Guterres called the situation in Gaza “a nonstop nightmare that threatens to take the entire region with it.” He said escalating air attacks across the Israel-Lebanon border have put Lebanon “at the brink.” In Ukraine, he said, there is no sign of an end to the war that followed Russia’s February 2022 invasion. In Sudan, he said, “a brutal power struggle has unleashing horrific violence — including widespread rape and sexual assaults” and “a humanitarian catastrophe is unfolding as famine spreads.”
The U.N. chief also pointed to “appalling levels of violence and human suffering” from Myanmar and Congo to Haiti, Yemen and beyond, and the expanding terrorist threat in Africa’s Sahel region. He said the Summit of the Future, which preceded Tuesday’s start of the nearly week-long global gathering, was a first step. “But we have a long way to go.”
‘Pact for the Future’
At the two-day summit, the world’s nations adopted a “Pact for the Future” which lays out a 42-page blueprint to start addressing challenges from tackling climate change and poverty to putting guardrails on artificial intelligence and reforming the United Nations and other global institutions established after World War II to meet the needs and threats in the 21st-century world.
Guterres said meeting the challenges of a world “in a whirlwind” requires confronting the three drivers of “unsustainability” — the uncertainty of unmanaged risks, the inequality that underlies injustices and grievances and the impunity that undermines international law and the U.N.’s founding principles.
World leaders speak
In his final speech before fellow leaders, U.S. President Joe Biden said he recognized the challenges of Gaza, Ukraine, Sudan and other global hotspots, but he remains hopeful.
Brazilian President Luiz Inácio Lula da Silva, whose country speaks first in a tradition dating to the early years of the U.N. criticized Israel’s attacks in Gaza and Lebanon saying: “The right to self defense became a right for vengeance, which prevents a deal for the release of hostages and delays a cease-fire.”
Lula decried the growth in global military spending for a ninth consecutive year to more than $2.4 trillion. “Those resources could have been used to fight hunger and deal with climate changes,” he said.
Iran’s new president, Masoud Pezeshkian, was also on tap.
The Iranian leader accused Israel on Monday of seeking a wider war in the Middle East and laying “traps” to lead his country into a broader conflict.
“We don’t want to fight,” the Iranian president said. “It’s Israel that wants to drag everyone into war and destabilize the region.” Iran supports both Hamas in Gaza and Lebanon’s Hezbollah militants.
International Rescue Committee President David Miliband recalled that at the San Francisco conference in 1945 where the U.N. was established, then-U.S. President Harry Truman pleaded with delegates to reject the premise that “might makes right” and reverse it to “right makes might,” which was enshrined in the U.N. Charter.
“Almost 80 years later, we have seen the terrible consequences of the failure to flip this equation,” Miliband said.
Facing mounting global humanitarian needs, unchecked conflict, unmitigated climate change and growing extreme poverty, Miliband challenged world leaders asking: “How will you strengthen, not weaken, the principles of the U.N. Charter for the next 80 years?”
Leaders in conflict
At last year’s U.N. global gathering, Ukraine and its president, Volodymyr Zelenskyy, took center stage.

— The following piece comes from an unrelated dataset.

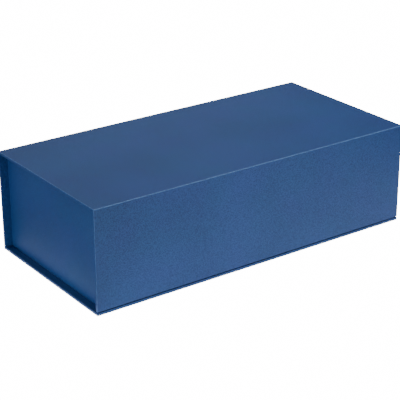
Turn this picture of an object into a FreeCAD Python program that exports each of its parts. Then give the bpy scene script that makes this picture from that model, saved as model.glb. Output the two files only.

But as the first anniversary of Hamas’ deadly attack in southern Israel approaches on Oct. 7, the spotlight is certain to be on the war in Gaza and escalating violence across the Israeli-Lebanon border, which is now threatening to spread to the wider Middle East.
Palestinian President Mahmoud Abbas is scheduled to speak Thursday morning and Israel’s Prime Minister Benjamin Netanyahu on Thursday afternoon.
Zelenskyy will get the spotlight twice. He will speak Tuesday afternoon at a high-level meeting of the U.N. Security Council called by the United States, France, Japan, Malta, South Korea and Britain, whose foreign ministers are expected to attend. He will also address the General Assembly on Wednesday morning.